In the middle of filming, Kim received his draft notice for mandatory military service. He applied for a deferment in order to wrap up the shoot for the series, but it was not granted. Kim shot as much as he could (his scenes were reduced, and a body double was also used) until July 13, then entered the army two days later on July 15, 2010.

==Ratings==

| Episode # | Original broadcast date | Average audience share |  |  |  |
| TNmS Ratings |  | AGB Nielsen |  |
| Nationwide | Seoul National Capital Area | Nationwide | Seoul National Capital Area |
| 1 | 2010 May 26 | 12.0% | 12.4% | 11.7% | 13.1% |
| 2 | 2010 May 27 | 12.8% | 12.9% | 10.7% | 11.8% |
| 3 | 2010 June 3 | 12.2% | 12.5% | 12.1% | 12.8% |
| 4 | 2010 June 9 | 14.2% | 14.3% | 12.9% | 14.1% |
| 5 | 2010 June 10 | 15.1% | 15.5% | 14.2% | 16.0% |
| 6 | 2010 June 30 | 7.2% | 8.1% | 5.6% | 6.5% |
| 7 | 2010 July 1 | 8.3% | 8.6% | 6.9% | 8.4% |
| 8 | 2010 July 7 | 7.9% | 8.1% | 7.0% | 7.2% |
| 9 | 2010 July 8 | 8.7% | 9.0% | 7.5% | 8.7% |
| 10 | 2010 July 14 | 8.9% | 9.9% | 7.1% | 8.3% |
| 11 | 2010 July 15 | 8.1% | 8.2% | 6.4% | 7.4% |
| 12 | 2010 July 21 | 8.0% | 8.3% | 6.1% | 7.1% |
| 13 | 2010 July 22 | 8.9% | 9.4% | 7.0% | 8.1% |
| 14 | 2010 July 28 | 7.8% | 8.1% | 6.4% | 7.3% |
| 15 | 2010 July 29 | 12.4% | 12.7% | 10.4% | 11.3% |
| 16 | 2010 August 4 | 8.8% | 8.8% | 7.5% | 8.5% |
| 17 | 2010 August 5 | 9.3% | 9.4% | 8.4% | 9.6% |
| Average |  | 10.0% | 10.3% | 9.8% | 10.1% |

== Awards and nominations ==

| Year | Award | Category | Recipient | Result |
|---|---|---|---|---|
| 2010 | SBS Drama Awards | Top Excellence Award | Kim Nam-gil | Nominated |

==International broadcast==
Renamed as Black and Red (赤と黒) in Japan, it first aired twice on cable channel NHK BS Premium dubbed in Japanese.
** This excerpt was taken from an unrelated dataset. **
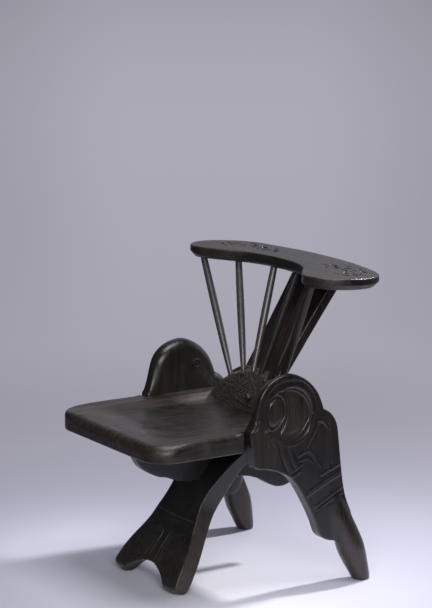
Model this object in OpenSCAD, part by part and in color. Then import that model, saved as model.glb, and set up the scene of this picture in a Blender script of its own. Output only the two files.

It was later broadcast in its original Korean audio with Japanese subtitles on the main terrestrial channel NHK starting September 4, 2011, airing two episodes a day from Monday to Thursday for a total of two weeks. NHK was also one of the drama's investors.

It aired in Taiwan on Gala TV beginning October 5, 2011.

It aired in Thailand on Modern Nine TV every Monday to Friday at 1:00 p.m. starting from March 2, 2012.